▶ _EXERCISE TASK_
Produce word for word the lines of the data below running from the one that has "Continue the Blender" to the one that has "BRIDGE_GRID = (26, 110)", inclusive, and no others.

▶ _RECORD LIST_
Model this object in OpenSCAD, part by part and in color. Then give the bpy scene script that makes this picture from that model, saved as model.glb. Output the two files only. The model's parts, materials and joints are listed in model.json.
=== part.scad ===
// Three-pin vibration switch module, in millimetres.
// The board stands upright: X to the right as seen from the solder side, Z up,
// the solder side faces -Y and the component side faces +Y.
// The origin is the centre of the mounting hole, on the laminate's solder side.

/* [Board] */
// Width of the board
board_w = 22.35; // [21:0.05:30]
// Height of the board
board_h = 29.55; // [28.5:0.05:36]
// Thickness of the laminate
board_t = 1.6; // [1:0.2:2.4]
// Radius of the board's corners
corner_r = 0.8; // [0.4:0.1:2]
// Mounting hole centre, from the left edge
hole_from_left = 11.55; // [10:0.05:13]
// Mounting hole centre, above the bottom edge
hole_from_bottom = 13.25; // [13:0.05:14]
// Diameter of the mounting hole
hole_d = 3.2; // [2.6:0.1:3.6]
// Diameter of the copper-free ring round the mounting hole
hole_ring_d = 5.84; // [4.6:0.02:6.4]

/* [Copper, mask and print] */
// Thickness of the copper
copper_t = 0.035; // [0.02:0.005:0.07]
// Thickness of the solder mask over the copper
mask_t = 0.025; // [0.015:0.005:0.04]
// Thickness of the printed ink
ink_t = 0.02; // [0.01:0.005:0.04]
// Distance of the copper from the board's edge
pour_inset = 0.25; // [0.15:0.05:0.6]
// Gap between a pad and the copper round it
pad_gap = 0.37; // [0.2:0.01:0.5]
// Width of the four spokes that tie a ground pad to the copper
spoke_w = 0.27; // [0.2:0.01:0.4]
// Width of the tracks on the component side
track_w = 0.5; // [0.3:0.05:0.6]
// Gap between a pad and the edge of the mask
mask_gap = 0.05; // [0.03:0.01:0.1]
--
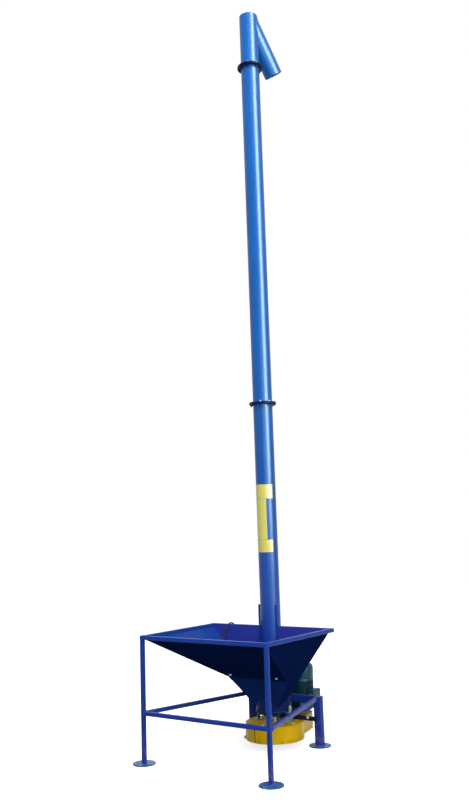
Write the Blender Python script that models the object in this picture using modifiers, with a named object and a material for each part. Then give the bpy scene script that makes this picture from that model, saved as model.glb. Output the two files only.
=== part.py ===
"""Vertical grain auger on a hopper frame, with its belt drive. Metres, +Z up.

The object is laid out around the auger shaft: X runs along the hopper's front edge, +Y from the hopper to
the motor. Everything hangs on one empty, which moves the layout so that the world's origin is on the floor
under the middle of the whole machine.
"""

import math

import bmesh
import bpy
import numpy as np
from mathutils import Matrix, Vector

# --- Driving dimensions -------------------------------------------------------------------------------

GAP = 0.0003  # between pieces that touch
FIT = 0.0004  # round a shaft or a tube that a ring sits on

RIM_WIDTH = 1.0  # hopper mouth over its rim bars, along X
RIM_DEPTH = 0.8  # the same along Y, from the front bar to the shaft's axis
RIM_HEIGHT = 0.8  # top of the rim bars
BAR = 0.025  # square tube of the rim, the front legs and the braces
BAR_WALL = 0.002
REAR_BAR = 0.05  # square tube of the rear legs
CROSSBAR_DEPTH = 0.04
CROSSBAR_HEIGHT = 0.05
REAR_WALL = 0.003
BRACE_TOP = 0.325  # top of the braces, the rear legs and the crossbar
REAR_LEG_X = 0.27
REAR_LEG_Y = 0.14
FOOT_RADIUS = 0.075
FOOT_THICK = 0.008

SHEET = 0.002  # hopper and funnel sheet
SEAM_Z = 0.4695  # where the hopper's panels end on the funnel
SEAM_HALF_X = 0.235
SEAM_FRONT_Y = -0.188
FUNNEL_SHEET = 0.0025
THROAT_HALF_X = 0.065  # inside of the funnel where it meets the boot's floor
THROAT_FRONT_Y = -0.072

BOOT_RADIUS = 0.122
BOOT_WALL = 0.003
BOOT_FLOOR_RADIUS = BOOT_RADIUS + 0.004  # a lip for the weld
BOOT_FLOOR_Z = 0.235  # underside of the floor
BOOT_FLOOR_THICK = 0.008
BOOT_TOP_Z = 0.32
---
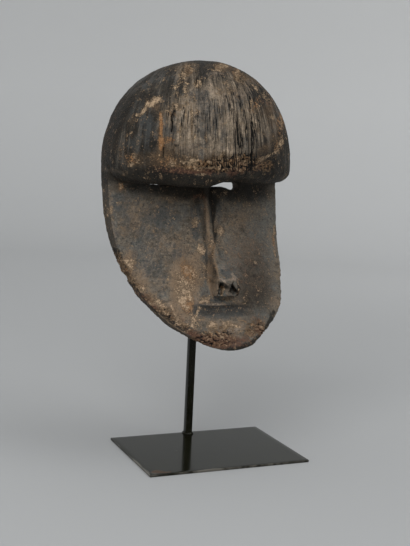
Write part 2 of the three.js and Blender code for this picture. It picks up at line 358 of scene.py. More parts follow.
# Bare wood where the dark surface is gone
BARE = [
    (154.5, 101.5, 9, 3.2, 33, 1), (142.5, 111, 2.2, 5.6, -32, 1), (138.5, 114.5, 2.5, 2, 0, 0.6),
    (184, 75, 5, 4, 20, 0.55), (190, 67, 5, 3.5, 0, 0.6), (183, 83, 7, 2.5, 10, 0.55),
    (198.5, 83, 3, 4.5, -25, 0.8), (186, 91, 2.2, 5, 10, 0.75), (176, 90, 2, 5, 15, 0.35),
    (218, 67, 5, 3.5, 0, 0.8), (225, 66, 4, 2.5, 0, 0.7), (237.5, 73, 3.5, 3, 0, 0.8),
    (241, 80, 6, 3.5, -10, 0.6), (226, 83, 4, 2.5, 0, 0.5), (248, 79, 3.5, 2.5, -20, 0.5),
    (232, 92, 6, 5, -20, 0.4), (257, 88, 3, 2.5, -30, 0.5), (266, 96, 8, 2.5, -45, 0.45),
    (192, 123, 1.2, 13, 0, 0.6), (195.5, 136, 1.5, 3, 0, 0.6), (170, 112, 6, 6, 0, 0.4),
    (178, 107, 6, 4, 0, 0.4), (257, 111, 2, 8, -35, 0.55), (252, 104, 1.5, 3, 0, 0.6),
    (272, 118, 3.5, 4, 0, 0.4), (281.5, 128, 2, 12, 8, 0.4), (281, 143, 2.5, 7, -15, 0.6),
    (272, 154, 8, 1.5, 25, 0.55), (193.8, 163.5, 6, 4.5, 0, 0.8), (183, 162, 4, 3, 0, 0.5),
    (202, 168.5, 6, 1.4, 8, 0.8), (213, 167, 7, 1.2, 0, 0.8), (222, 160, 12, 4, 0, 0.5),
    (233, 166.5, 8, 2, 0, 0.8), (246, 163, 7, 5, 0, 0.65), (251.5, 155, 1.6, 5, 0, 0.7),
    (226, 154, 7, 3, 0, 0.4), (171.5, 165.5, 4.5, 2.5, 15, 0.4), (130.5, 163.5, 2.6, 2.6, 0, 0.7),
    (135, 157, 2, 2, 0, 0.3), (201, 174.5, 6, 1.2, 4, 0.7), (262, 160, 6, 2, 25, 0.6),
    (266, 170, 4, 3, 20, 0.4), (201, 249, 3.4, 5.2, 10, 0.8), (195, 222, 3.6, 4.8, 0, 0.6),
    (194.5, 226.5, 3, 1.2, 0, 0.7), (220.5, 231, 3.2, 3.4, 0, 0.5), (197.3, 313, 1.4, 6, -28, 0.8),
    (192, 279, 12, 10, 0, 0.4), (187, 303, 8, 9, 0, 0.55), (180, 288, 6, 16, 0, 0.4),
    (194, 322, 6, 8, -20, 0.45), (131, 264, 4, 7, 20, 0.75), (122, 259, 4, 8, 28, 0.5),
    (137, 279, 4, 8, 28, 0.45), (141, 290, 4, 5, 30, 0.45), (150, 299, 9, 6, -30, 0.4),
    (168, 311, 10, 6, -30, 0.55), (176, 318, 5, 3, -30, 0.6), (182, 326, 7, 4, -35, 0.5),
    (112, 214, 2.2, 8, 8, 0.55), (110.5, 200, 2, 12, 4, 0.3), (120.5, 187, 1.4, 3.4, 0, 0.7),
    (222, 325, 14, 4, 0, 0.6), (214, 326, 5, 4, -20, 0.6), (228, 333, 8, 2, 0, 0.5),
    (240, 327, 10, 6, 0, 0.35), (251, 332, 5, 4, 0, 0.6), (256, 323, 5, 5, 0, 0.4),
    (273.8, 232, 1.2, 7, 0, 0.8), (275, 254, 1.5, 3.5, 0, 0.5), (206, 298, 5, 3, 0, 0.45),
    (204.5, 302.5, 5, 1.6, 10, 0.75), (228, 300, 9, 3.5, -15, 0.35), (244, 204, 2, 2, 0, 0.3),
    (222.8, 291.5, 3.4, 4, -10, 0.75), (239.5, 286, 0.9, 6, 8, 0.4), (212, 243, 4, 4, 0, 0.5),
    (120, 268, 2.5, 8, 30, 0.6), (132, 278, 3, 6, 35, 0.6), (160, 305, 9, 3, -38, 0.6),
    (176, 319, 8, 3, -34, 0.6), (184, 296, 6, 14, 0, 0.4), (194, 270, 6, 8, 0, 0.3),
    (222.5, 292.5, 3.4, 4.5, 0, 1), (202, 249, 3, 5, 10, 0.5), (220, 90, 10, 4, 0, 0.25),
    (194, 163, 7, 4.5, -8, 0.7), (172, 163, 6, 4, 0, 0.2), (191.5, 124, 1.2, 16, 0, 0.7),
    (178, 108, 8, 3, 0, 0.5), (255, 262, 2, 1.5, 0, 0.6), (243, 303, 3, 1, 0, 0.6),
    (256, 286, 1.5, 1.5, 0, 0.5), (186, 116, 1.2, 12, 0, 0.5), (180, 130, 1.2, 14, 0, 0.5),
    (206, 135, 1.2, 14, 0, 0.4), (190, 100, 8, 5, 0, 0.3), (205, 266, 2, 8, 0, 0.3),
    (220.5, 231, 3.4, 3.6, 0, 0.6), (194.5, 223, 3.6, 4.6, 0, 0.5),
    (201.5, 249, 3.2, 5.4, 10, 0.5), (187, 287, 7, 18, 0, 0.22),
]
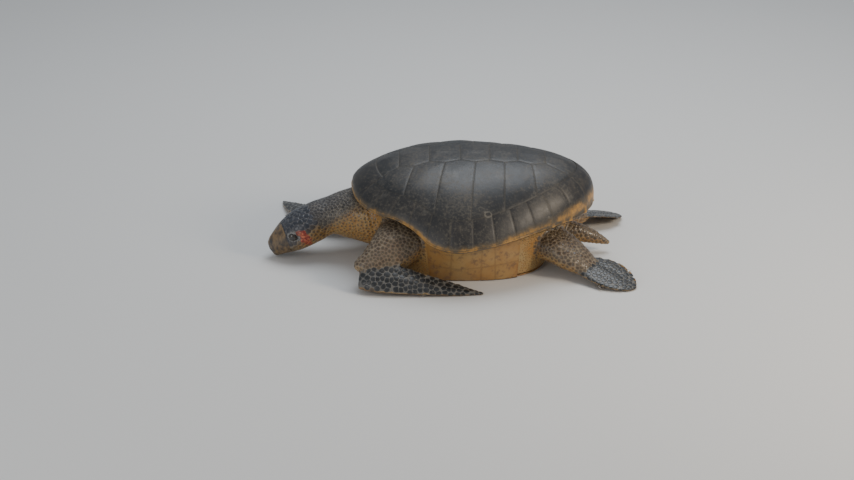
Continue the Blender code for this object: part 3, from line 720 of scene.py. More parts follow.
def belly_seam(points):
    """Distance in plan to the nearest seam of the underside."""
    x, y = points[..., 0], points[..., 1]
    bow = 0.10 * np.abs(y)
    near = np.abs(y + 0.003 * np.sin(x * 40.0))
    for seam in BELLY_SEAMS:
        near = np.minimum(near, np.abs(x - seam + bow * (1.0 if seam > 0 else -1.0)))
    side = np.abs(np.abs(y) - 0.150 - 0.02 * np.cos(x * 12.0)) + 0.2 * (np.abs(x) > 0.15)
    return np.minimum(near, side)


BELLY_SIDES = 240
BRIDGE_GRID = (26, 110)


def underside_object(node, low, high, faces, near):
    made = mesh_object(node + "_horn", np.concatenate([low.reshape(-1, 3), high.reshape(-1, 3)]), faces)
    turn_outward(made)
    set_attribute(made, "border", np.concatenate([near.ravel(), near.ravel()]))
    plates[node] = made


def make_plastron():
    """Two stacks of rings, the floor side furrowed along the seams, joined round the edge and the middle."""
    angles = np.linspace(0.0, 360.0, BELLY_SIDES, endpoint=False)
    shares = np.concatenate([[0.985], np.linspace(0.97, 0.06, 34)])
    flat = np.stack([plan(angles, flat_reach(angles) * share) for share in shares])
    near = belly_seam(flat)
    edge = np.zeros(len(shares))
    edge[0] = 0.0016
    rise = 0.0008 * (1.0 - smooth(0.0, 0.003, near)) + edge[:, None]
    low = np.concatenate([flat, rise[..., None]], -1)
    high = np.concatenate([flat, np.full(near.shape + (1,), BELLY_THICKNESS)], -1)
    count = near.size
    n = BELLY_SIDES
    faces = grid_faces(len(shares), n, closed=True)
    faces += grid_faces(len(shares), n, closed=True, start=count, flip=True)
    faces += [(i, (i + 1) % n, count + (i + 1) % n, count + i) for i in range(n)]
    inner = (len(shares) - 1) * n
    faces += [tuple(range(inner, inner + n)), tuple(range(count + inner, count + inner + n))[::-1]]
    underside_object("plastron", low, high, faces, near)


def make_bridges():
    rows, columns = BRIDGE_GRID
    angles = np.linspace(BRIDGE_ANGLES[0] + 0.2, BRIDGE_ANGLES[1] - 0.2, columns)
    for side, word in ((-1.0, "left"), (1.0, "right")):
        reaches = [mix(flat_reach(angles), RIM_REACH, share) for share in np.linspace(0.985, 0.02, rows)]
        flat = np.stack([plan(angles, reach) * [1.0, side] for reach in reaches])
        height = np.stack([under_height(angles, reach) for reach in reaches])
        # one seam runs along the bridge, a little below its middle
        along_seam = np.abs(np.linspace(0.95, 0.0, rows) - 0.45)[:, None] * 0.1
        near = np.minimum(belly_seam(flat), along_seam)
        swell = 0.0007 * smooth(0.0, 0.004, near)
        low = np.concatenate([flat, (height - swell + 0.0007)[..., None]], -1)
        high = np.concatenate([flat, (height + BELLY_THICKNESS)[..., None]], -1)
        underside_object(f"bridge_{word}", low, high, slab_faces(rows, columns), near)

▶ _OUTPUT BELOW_
Continue the Blender code for this object: part 3, from line 720 of scene.py. More parts follow.
def belly_seam(points):
    """Distance in plan to the nearest seam of the underside."""
    x, y = points[..., 0], points[..., 1]
    bow = 0.10 * np.abs(y)
    near = np.abs(y + 0.003 * np.sin(x * 40.0))
    for seam in BELLY_SEAMS:
        near = np.minimum(near, np.abs(x - seam + bow * (1.0 if seam > 0 else -1.0)))
    side = np.abs(np.abs(y) - 0.150 - 0.02 * np.cos(x * 12.0)) + 0.2 * (np.abs(x) > 0.15)
    return np.minimum(near, side)


BELLY_SIDES = 240
BRIDGE_GRID = (26, 110)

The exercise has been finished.